Household earnings fall for first time since 1993
New figures from the Czech Labour Ministry have revealed that last year,
household earnings fell for the very first time since the founding of the
country in January 1993. Average wages in 2011 were 12,902 crowns – or
about €510. The figure represented a fall of 146 crowns against the
previous year. The numbers underscore the impact of the 2008 global
financial crisis, which led to Czech wage increases decelerating,
stagnating and finally reversing. One factor for the 2011 figures
according
to the Labour Ministry, are freezes and reductions in wages in the public
sector as part of austerity measures. Meanwhile, inflation and increases
in
the costs of food, transport and rent have all affected purchasing power,
the ministry added. In 1993, the average wage for a household member was
3,571
crowns, climbing to 7,234 by the year 2000. Meanwhile, the average
price of goods and services has risen fivefold since 1989.
Anti monopoly authority upholds fine against water company
Illustrative photo
The Czech Republic’s anti-monopoly authorities have succeeded in an
appeal case in which they levied a record 9 million crown fine against the
Pardubice based Vodovody a kanalizace (VaK), a company dealing with water
management and waste water issues. The fine, issued last December, came
after irregularities were found in a 300 million crown tender for the
modernisation of a biological water treatment facility in Semtín, just
outside the city of Pardubice. The company was accused of not revealing
just how it managed to present what the authorities described were
extremely low costs in the bidding process. Anti-monopoly authorities
argued that the tender was deficient in terms of transparency and
openness.
Vodovody a kanalizace have already signed a contract with the company they
selected in the tender process and said that they were shocked at the fine
and denied any wrongdoing. In light of the authorities upholding the fine,
the company says it may now turn to the courts.

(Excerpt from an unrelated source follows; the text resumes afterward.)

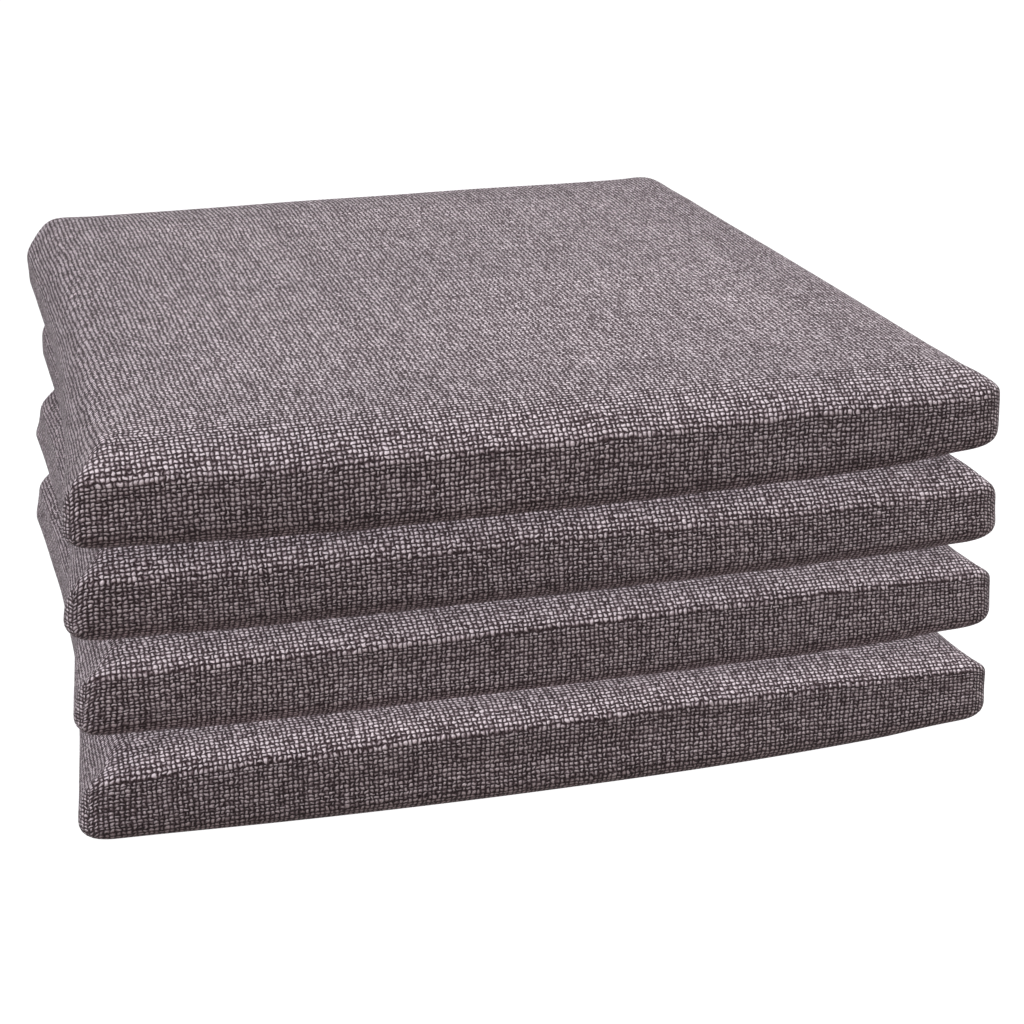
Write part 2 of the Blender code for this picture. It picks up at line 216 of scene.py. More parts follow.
def dense_side(pad, inset, side, back_room=0.0):
    """One side of the outline, drawn in by inset, from the middle of one corner's
    arc to the middle of the next one's, as many points close together."""
    lean = (BACK_HALF - FRONT_HALF) / (2 * pad.half_depth)
    slack = inset * math.hypot(1, lean)
    front = -pad.half_depth + inset
    back = pad.half_depth - inset - back_room
    corners = [
        (-half_width(pad, front) + slack, front),
        (half_width(pad, front) - slack, front),
        (half_width(pad, back) - slack, back),
        (-half_width(pad, back) + slack, back),
    ]
    corners = [np.array(c) for c in corners]

    def arc(i):
        corner = corners[i]
        inward = corner - corners[i - 1]
        inward /= np.linalg.norm(inward)
        outward = corners[(i + 1) % 4] - corner
        outward /= np.linalg.norm(outward)
        turn = math.acos(np.clip(inward @ outward, -1, 1))
        radius = max(CORNER_RADII[i] - inset, LEAST_RADIUS)
        start = corner - inward * radius * math.tan(turn / 2)
        centre = start + np.array([-inward[1], inward[0]]) * radius
        angles = np.linspace(0, turn, ARC_STEPS + 1)
        spoke = start - centre
        c, s = np.cos(angles), np.sin(angles)
        return centre + np.stack(
            [c * spoke[0] - s * spoke[1], s * spoke[0] + c * spoke[1]], -1
        )

    first, second = arc(side), arc((side + 1) % 4)
    a, b = first[-1], second[0]
    along = b - a
    normal = np.array([along[1], -along[0]]) / np.linalg.norm(along)
    t = np.linspace(0, 1, SIDE_STEPS + 1)[1:-1, None]
    bow = SIDE_BOWS[side] * np.sin(np.pi * t)
    middle = a + along * t + normal * bow
    half_arc = ARC_STEPS // 2
    return np.vstack([first[half_arc:], middle, second[: half_arc + 1]])


def resample(points, count):
    steps = np.linalg.norm(np.diff(points, axis=0), axis=1)
    run = np.concatenate([[0], np.cumsum(steps)])
    at = np.linspace(0, run[-1], count + 1)
    return np.stack([np.interp(at, run, points[:, k]) for k in (0, 1)], -1), at


def outline(pad, inset, cells_x, cells_y, back_room=0.0):
    """The loop's points, and each point's distance along its side from the
    middle of that side, both for the side before and the side after it."""
    sides = []
    for side in range(4):
        count = cells_x if side % 2 == 0 else cells_y
        points, at = resample(dense_side(pad, inset, side, back_room), count)
        sides.append((points, at - at[-1] / 2))
    return sides


# ---------- shaping


def arch(pad, x, y):
    """0 over the middle of the pad and its edges' middles, and 1 at its corners."""
    tx = np.clip(np.abs(x) / half_width(pad, y), 0, 1)
    ty = np.clip(np.abs(y) / pad.half_depth, 0, 1)
    return (tx * ty) ** CORNER_POWER


def waves(rng, count, lengths, x, y):
    """A smooth, seeded, uneven surface about zero, with a size of about one."""
    total = np.zeros_like(x)
    for _ in range(count):
        length = rng.uniform(*lengths)
        angle = rng.uniform(0, math.pi)
        phase = rng.uniform(0, 2 * math.pi)
        run = x * math.cos(angle) + y * math.sin(angle)
        total += np.sin(2 * math.pi * run / length + phase)
    return total / math.sqrt(count)


def smooth(low, high, value):
    """0 up to low, 1 from high on, and a smooth step between them."""
    t = np.clip((value - low) / (high - low), 0, 1)
    return t * t * (3 - 2 * t)


def shaped(pad, points, free_top):
    """Moves points of the plain slab to where the stuffed pad has them. The back
    wall stays straight beside the zip, and only a free top is crowned."""
    p = points.copy()
    x, y = p[:, 0], p[:, 1]
    share = np.clip(p[:, 2] / pad.thickness, 0, 1)
    at_back = smooth(-0.016, -0.004, y - pad.half_depth)
    beside_zip = at_back * smooth(-0.172, -0.158, -np.abs(x))
    corner = arch(pad, x, y) * (1 - beside_zip)
    right = smooth(-0.6, 0.6, x / FRONT_HALF)
    left_lift, right_lift = CORNER_LIFTS[pad.number - 1]
    lift = left_lift + (right_lift - left_lift) * right
    droop = CORNER_DROOPS[pad.number - 1]
    p[:, 2] += corner * (lift * (1 - share) - droop * share)
    reach = np.minimum(half_width(pad, y) - np.abs(x), pad.half_depth - np.abs(y))
    edge = np.clip(1 - reach / RIM_WIDTH, 0, 1) ** 2 * (1 - beside_zip)
    p[:, 2] += edge * RIM_LIFTS[pad.number - 1] * (1 - share) ** 2
    front_spread, back_spread = LEFT_SPREADS[pad.number - 1]
    backward = np.clip((y / pad.half_depth + 1) / 2, 0, 1)
    spread = front_spread + (back_spread - front_spread) * backward
    leftward = smooth(0.84, 1.0, -x / half_width(pad, y))
    p[:, 0] -= spread * (SPREAD_HEIGHT - share) * leftward
    rim = np.clip(np.abs(x) / half_width(pad, y), 0, 1) ** RIM_POWER
    rim = np.maximum(rim, np.clip(np.abs(y) / pad.half_depth, 0, 1) ** RIM_POWER)
    if free_top:
        lean = 1 - 0.5 * x / FRONT_HALF
        p[:, 2] += share * (1 - rim) * lean * TOP_PAD_CROWN
    rng = np.random.default_rng(7 * pad.number)
    uneven = waves(rng, 5, (0.09, 0.25), x, y)
    p[:, 2] += share * rim * TOP_UNEVEN * uneven
    wall = rim * np.clip(4 * share * (1 - share), 0, 1)
    uneven = waves(rng, 5, (0.07, 0.20), x, y + 3 * p[:, 2])
    away = np.stack([x / FRONT_HALF, y / pad.half_depth], -1)
    away /= np.maximum(np.linalg.norm(away, axis=1), 1e-9)[:, None]
    back = y > pad.half_depth - 0.004
    p[:, :2] += away * (wall * WALL_UNEVEN * uneven * ~back)[:, None]
    return p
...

Czech National Bank revises economic forecast
The Czech National Bank has revised its forecast for the Czech economy. On
Thursday, deputy governor Vladimír Tomšík announced that former
predictions of stagnation this year and growth of 1.9% next year had been
supplanted by an expectation that the economy will shrink by 0.9% this
year
and grow by a mere 0.8% in 2013. The Czech economy has been hit by falling
demand at home as fell as falling demand in Europe, strongly hitting the
country’s crucial export market. According to the ČNB, meaningful
growth
will not arise until 2014, when it forecasts a 2.5% expansion.
ČNB also keeps interest rates at 0.5%
And staying with the Czech National Bank, the institution has also
announced that it will maintain record low interest rates at 0.5%. The
move
comes amidst concerns of a stagnation, and concerns also abound over
Europe’s ability to decisively address the debt crises affecting the
eurozone. On the plus side, the ČNB’s decision not to further reduce
rates – which were last cut from 0.75% to 0.5% at the end of June - is
viewed by analysts as a sign that the Czech economy is not in such a
troubled spot that a rate reduction is viewed as necessary. European
Central Bank interest rates, meanwhile, are being held at 0.75%.